You do so much for our family and I am so grateful, and the idea that I would need to add to our family’s financial burden by being rushed to the ER - that’s medical speak for ‘emergency room’ - was too much to handle, and also I could feel the blood pumping slower than usual when I totally focused on it. Yes. Slow blood movement.

I was past panic now, but my body was still in shut down mode and I was unable to almost move. For you, I wanted to survive. For us.

I carefully, slowly crawled my way to the kitchen. I could see an apple on the counter which I thought might help my blood cells, but it wasn’t cut, and I remembered, from med schoo - that’s medspeak for “medical school” - that

a high number of injuries are caused by falls, cuts, and choking.

I was so afraid that if I tried to drag myself up to the counter, reach for the apple, cut it, and stick it my mouth, that I was tripling my chances of those things happening, and possible a trifecta. I could just envision pulling myself up, nicking my carotid artery as I was attempting to slice the antioxidant-rich apple, and bleeding all over the floor, which might make me slip, and then if I was chewing when I fell then it could get lodged in my larynx - “the wrong windpipe” - and thus...the choking. Can you imagine the autopsy? They’d never get things sorted out.

I thought quickly: what would YOU do? And I realized: aside from life insurance money, you would WANT ME TO LIVE. You would want me to fight. So for you...I decided to fight. Until my last breath, which was approaching fast.

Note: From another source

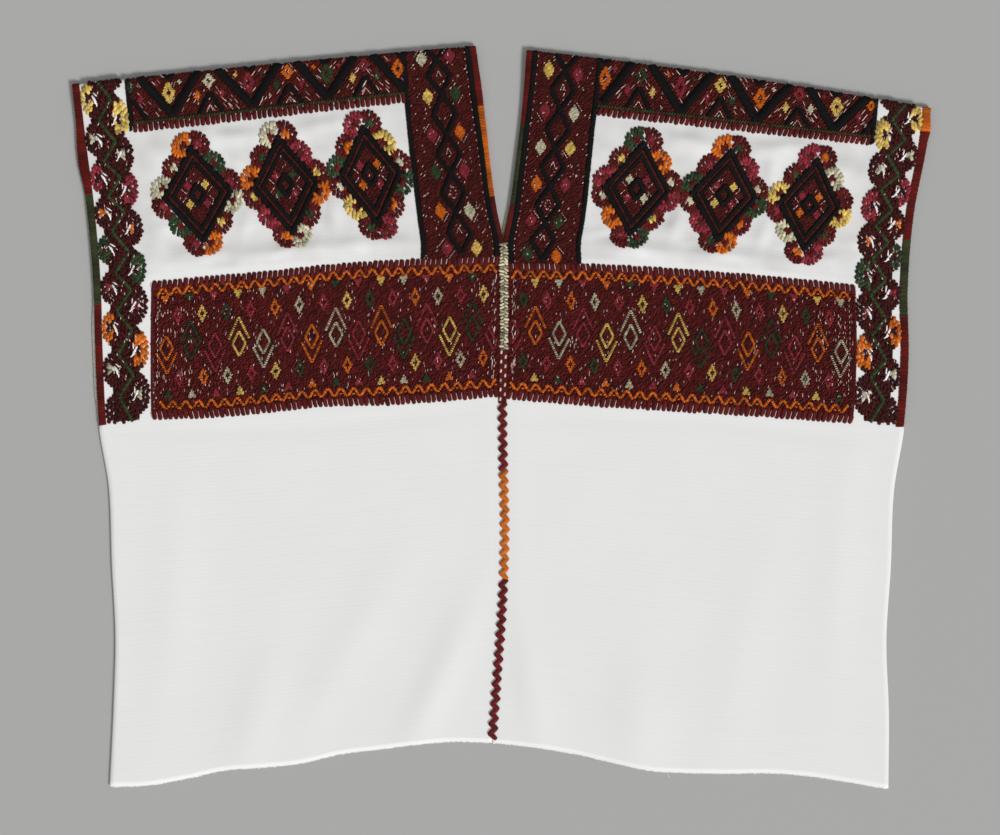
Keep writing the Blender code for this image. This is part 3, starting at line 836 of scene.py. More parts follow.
    def finished(self, name, slot="dark_red_thread", **how):
        """Lays all the stitches on the cloth, square to its face."""
        rows = np.concatenate(self.rows)
        if self.drift:
            rows[:, 1] += self.drift(rows[:, 0], rows[:, 1])
        across, down, lean = rows[:, 0], rows[:, 1], np.radians(rows[:, 2])
        step = 0.4
        side_step, down_step = self.half.side * step * np.cos(lean), -step * np.sin(lean)
        place = front_place(self.half, across, down)
        ahead = front_place(self.half, across + side_step, down + down_step)
        behind = front_place(self.half, across - side_step, down - down_step)
        run = ahead - behind
        run /= np.linalg.norm(run, axis=1, keepdims=True)
        over = front_place(self.half, across + step, down) - front_place(self.half, across - step, down)
        along = front_place(self.half, across, down + step) - front_place(self.half, across, down - step)
        face = -self.half.side * np.cross(over, along)
        face /= np.linalg.norm(face, axis=1, keepdims=True)
        place = place + face * rows[:, 6:7] * MM
        size = rows[:, [4, 5, 3]] * MM
        # A stitch that would pass under the fold into the floor isn't laid.
        steep = np.abs(run[:, 2])
        lowest = place[:, 2] - steep * size[:, 2] * 0.55 - (1 - steep) * size[:, 1] * 0.55
        kept = (lowest > 0) | (down > 0)
        place, run, face, size, rows = place[kept], run[kept], face[kept], size[kept], rows[kept]
        return lay_stitches(name, place, run, face, size, rows[:, 7:11], slot, **how)


# Each row gives a distance down the cloth, and a line's distance across it from the neck edge.
Mark = namedtuple("Mark", "down across")
INNER_LINE = {
    "left": (
        Mark(-3, 7.6), Mark(2, 7.4), Mark(30, 5.4), Mark(60, 4.6), Mark(102, 5.2), Mark(140, 6.8),
        Mark(170, 6.4), Mark(198, 6.8),
    ),
    "right": (Mark(-3, 7.7), Mark(0, 7.7), Mark(68, 5.7), Mark(137, 6.4), Mark(203, 6.9)),
}
OUTER_LINE = {
    "left": (
        Mark(-3, 69.4), Mark(4, 69.4), Mark(35, 68.8), Mark(68, 70.0), Mark(97, 71.8), Mark(125, 72.8),
        Mark(152, 73.9), Mark(196, 76.4),
    ),
    "right": (Mark(-3, 69.6), Mark(3, 69.6), Mark(62, 68.5), Mark(133, 71.1), Mark(201, 72.2)),
}
CHAIN = {
    "left": (
        Mark(-16, 37), Mark(9.8, 38.2), Mark(45, 35), Mark(84, 35.7), Mark(119, 37.9), Mark(151.5, 39),
        Mark(192, 40.4),
    ),
    "right": (
        Mark(-14, 39), Mark(13, 37.7), Mark(46, 35.8), Mark(84, 35.5), Mark(122, 35.5), Mark(159, 36),
        Mark(197.5, 37.6),
    ),
}
Dot = namedtuple("Dot", "across down colour")
NECK_DOTS = {
    "left": (
        Dot(52.2, 8.4, CREAM), Dot(49, 46.7, YELLOW), Dot(50, 82.5, ROSE), Dot(52.2, 116.8, GREEN),
        Dot(53.6, 150.6, ORANGE), Dot(53.6, 187, ROSE), Dot(25, 7.6, ROSE), Dot(22.5, 46.2, GREEN),
        Dot(23, 82.6, ORANGE), Dot(24.5, 117, ROSE), Dot(25.7, 151.5, CREAM), Dot(25.7, 187, YELLOW),
    ),
    "right": (
        Dot(22, 14, YELLOW), Dot(21.5, 49, ROSE), Dot(21.5, 84, CREAM), Dot(22, 120.6, ORANGE),
        Dot(22, 157, ROSE), Dot(23, 192, GREEN), Dot(50.5, 15, ROSE), Dot(49.5, 48.6, CREAM),
        Dot(50, 83, YELLOW), Dot(50, 120, ROSE), Dot(49, 158, GREEN), Dot(50.5, 194, ORANGE),
    ),
}
CHAIN_HALF_WIDTH = 11.0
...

Across from the counter, I dragged myself to the refrigerator. Thank goodness we haven’t put on a padlock yet. I pulled myself up, praying that it would be on the bottom shelf.

Just so you know, a lot of what you’ve taught me about antioxidants has sunk in. I know how valuable they can be in aiding the immune system, and there are a handful of vegetables and fruits that are especially good at this, and at strengthening white blood cells; I knew my white blood cells needed replenishing immediately.

“Just be on the bottom shelf, PLEASE,”

I begged quietly as I tried to tug the fridge door open; begging quietly as my oxygen-starved lungs couldn’t handle any more than a whisper.

I got one door open, then the other.

And there it was: I am not going to make this all melodramatic and stretch out the suspense because obviously I survived and there’s no point in spending time on the details.

With my second to final breath before dying for good and forever, I managed to get a five-second squirt of whipped cream onto the final piece of pumpkin pie, which I ate quickly,

and I could feel the white blood cells flexing their muscles again; my lungs began filling, and I shook my fist at death, and I thought about muttering “not today, death,” but that seemed unnecessarily dramatic, which is simply not me, so I finished off the pumpkin - which was in pie form, of course I would have eaten it raw if I could have, but it just happened to be in pie form, and on this occasion...

...it saved my life.

It is not an exaggeration to say that it saved my life, along with good medical training and your health tips. So thank you.

And I think from a medical standpoint, we may want to ensure we always have medically-appropriate foods on hand for such situations.